>> START MATERIAL SHOWN

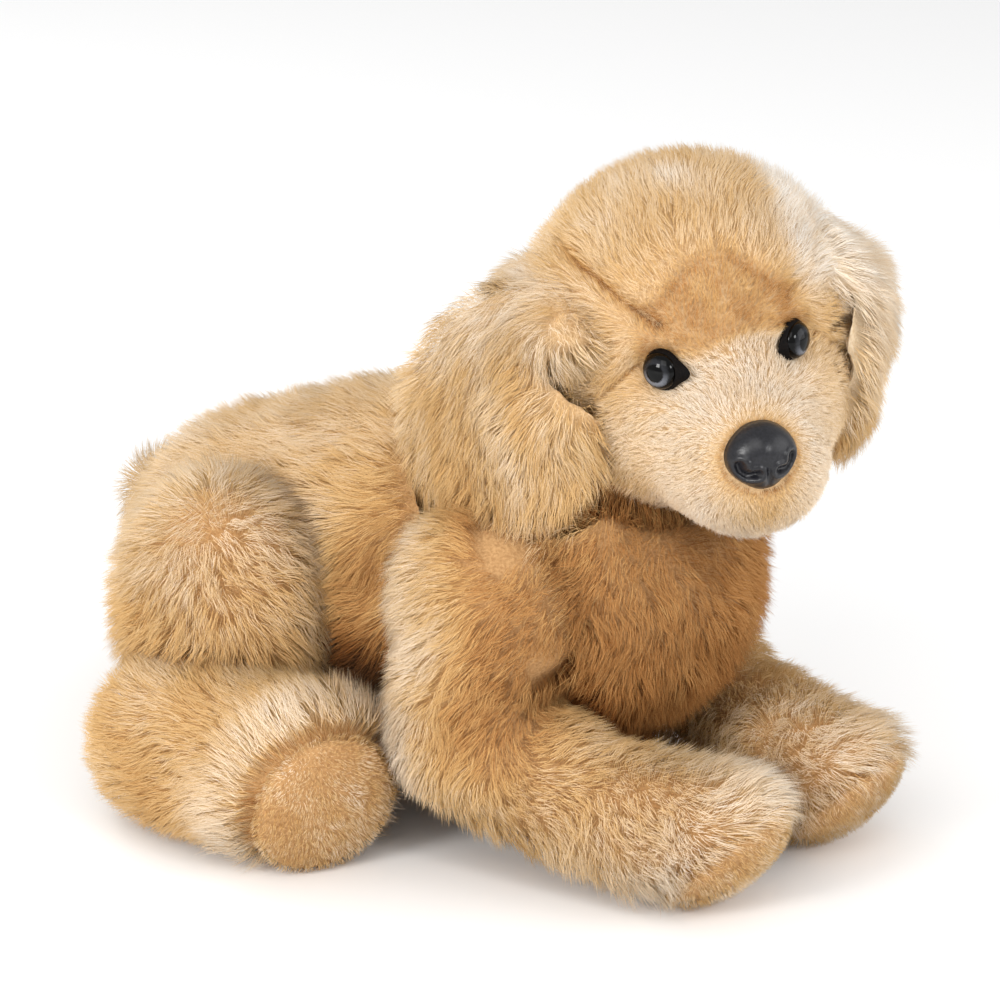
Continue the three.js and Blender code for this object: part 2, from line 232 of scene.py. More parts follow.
def eye_material(word, up):
    """A streaked grey ring round a black pupil, palest below, where it is a painted reflection of the floor;
    up is -1 where the eye's own y points down.
    """
    material = new_material(f"eye_plastic_{word}", 0.04, Specular_IOR_Level=0.18)
    tree = material.node_tree
    where = tree.nodes.new("ShaderNodeTexCoord")
    flat = tree.nodes.new("ShaderNodeVectorMath")
    flat.operation = "MULTIPLY"
    flat.inputs[1].default_value = (1 / MM, 1 / MM, 0)
    radius = tree.nodes.new("ShaderNodeVectorMath")
    radius.operation = "LENGTH"
    streaks = tree.nodes.new("ShaderNodeTexNoise")
    streaks.inputs["Scale"].default_value = 1.1
    streaks.inputs["Detail"].default_value = 5
    jitter = tree.nodes.new("ShaderNodeMath")
    jitter.operation = "MULTIPLY_ADD"
    jitter.inputs[1].default_value = 1.2
    reach = tree.nodes.new("ShaderNodeMapRange")
    reach.inputs["From Min"].default_value = IRIS_FROM
    reach.inputs["From Max"].default_value = IRIS_TO
    ramp = tree.nodes.new("ShaderNodeValToRGB")
    while len(ramp.color_ramp.elements) < len(IRIS):
        ramp.color_ramp.elements.new(0.5)
    for element, (place, colour) in zip(ramp.color_ramp.elements, IRIS):
        element.position = place
        element.color = linear(*colour)
    height = tree.nodes.new("ShaderNodeSeparateXYZ")
    # The ring is painted paler below, as a reflection of the floor.
    floor_reflection = tree.nodes.new("ShaderNodeMapRange")
    floor_reflection.inputs["From Min"].default_value = -3.5 * up
    floor_reflection.inputs["From Max"].default_value = 0.8 * up
    floor_reflection.inputs["To Min"].default_value = 1
    floor_reflection.inputs["To Max"].default_value = 0.12
    dimmed = tree.nodes.new("ShaderNodeVectorMath")
    dimmed.operation = "SCALE"
    link = tree.links.new
    link(where.outputs["Object"], flat.inputs[0])
    link(flat.outputs[0], height.inputs[0])
    link(height.outputs["Y"], floor_reflection.inputs["Value"])
    link(flat.outputs[0], radius.inputs[0])
    link(flat.outputs[0], streaks.inputs["Vector"])
    link(streaks.outputs["Fac"], jitter.inputs[0])
    link(radius.outputs["Value"], jitter.inputs[2])
    link(jitter.outputs[0], reach.inputs["Value"])
    link(reach.outputs[0], ramp.inputs["Fac"])
    link(ramp.outputs["Color"], dimmed.inputs[0])
    link(floor_reflection.outputs[0], dimmed.inputs["Scale"])
    link(dimmed.outputs[0], shader(material).inputs["Base Color"])
    return material


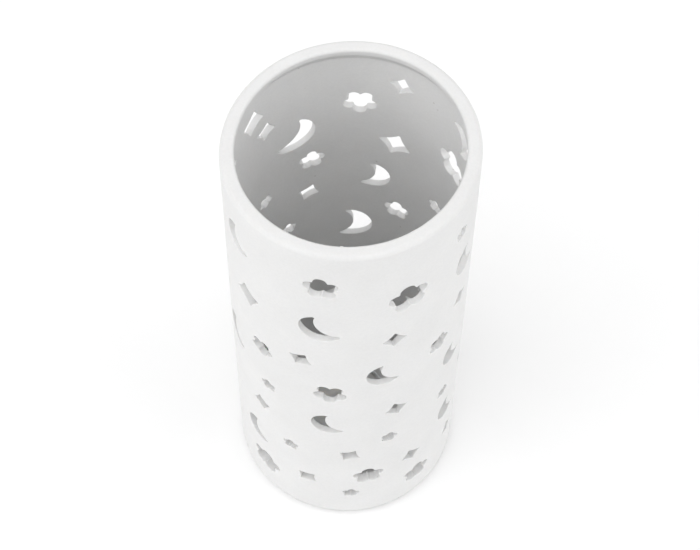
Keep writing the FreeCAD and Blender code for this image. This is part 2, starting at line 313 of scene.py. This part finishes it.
class Hole:
    """One cut-out pushed straight through the wall along the radius at its azimuth."""

    def __init__(self, size, azimuth, height, turn):
        reach = CUTTER_REACH[size] * MM
        self.outline = Outline(size.split("_")[0], reach, math.radians(turn))
        self.azimuth = math.radians(azimuth)
        self.height = BASE + height * MM
        self.reach = reach
        self.outwards = np.array([math.sin(self.azimuth), -math.cos(self.azimuth), 0.0])
        self.across = np.array([math.cos(self.azimuth), math.sin(self.azimuth), 0.0])
        self.up = np.array([0.0, 0.0, 1.0])

    def unrolled(self, radius, growth):
        """Azimuth and height of the outline on a cylinder of this radius."""
        flat = self.outline.at(growth)
        return np.stack([self.azimuth + np.arcsin(flat.real / radius), self.height + flat.imag], 1)

    def ring(self, skin, radius, growth, depth, lean, facing):
        """One ring of the cut. depth is measured outwards from the cylinder of this radius; lean
        turns the normal from the wall's own face (0) into the hole (a right angle)."""
        flat = self.outline.at(growth)
        reach_out = np.sqrt(radius ** 2 - flat.real ** 2)
        points = (self.outwards * (reach_out + depth)[:, None]
                  + self.across * flat.real[:, None] + self.up * (self.height + flat.imag)[:, None])
        face = self.outwards * (reach_out / radius)[:, None] + self.across * (flat.real / radius)[:, None]
        inwards = self.outline.normals()
        clay = self.across * inwards.real[:, None] + self.up * inwards.imag[:, None]
        return skin.add(points, face * facing * math.cos(lean) - clay * math.sin(lean))

    def cut(self, skin):
        """The cut's rounded arrises and its wall; gives its outermost and innermost ring."""
        steps = 3
        arris = self.outline.arris
        rings = []
        for i in range(steps + 1):
            lean = math.pi / 2 * i / steps
            growth = arris * (1 - math.sin(lean))
            depth = -arris * (1 - math.cos(lean))
            rings.append(self.ring(skin, MEAN_RADIUS, growth, depth, lean, 1))
        for i in reversed(range(steps + 1)):
            lean = math.pi / 2 * i / steps
            growth = arris * (1 - math.sin(lean))
            depth = arris * (1 - math.cos(lean))
            rings.append(self.ring(skin, INNER_RADIUS, growth, depth, lean, -1))
        for ring_a, ring_b in zip(rings, rings[1:]):
            skin.band(ring_a, ring_b)
        return rings[0], rings[-1]


def inside_polygon(points, corners):
    """Which of the points lie inside a closed polygon, by counting crossings."""
    inside = np.zeros(len(points), bool)
    following = np.roll(corners, -1, axis=0)
    for (x0, y0), (x1, y1) in zip(corners, following):
        if y0 == y1:
            continue
        crosses = (y0 > points[:, 1]) != (y1 > points[:, 1])
        at = x0 + (points[:, 1] - y0) * (x1 - x0) / (y1 - y0)
        inside ^= crosses & (points[:, 0] < at)
    return inside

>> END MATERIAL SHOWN

[REQUIRED TASK] Give back exactly the stretch that opens on the line with "Keep writing the" and closes on the line with "cut-out pushed straight".

[RESPONSE TO THE EXERCISE]
Keep writing the FreeCAD and Blender code for this image. This is part 2, starting at line 313 of scene.py. This part finishes it.
class Hole:
    """One cut-out pushed straight through the wall along the radius at its azimuth."""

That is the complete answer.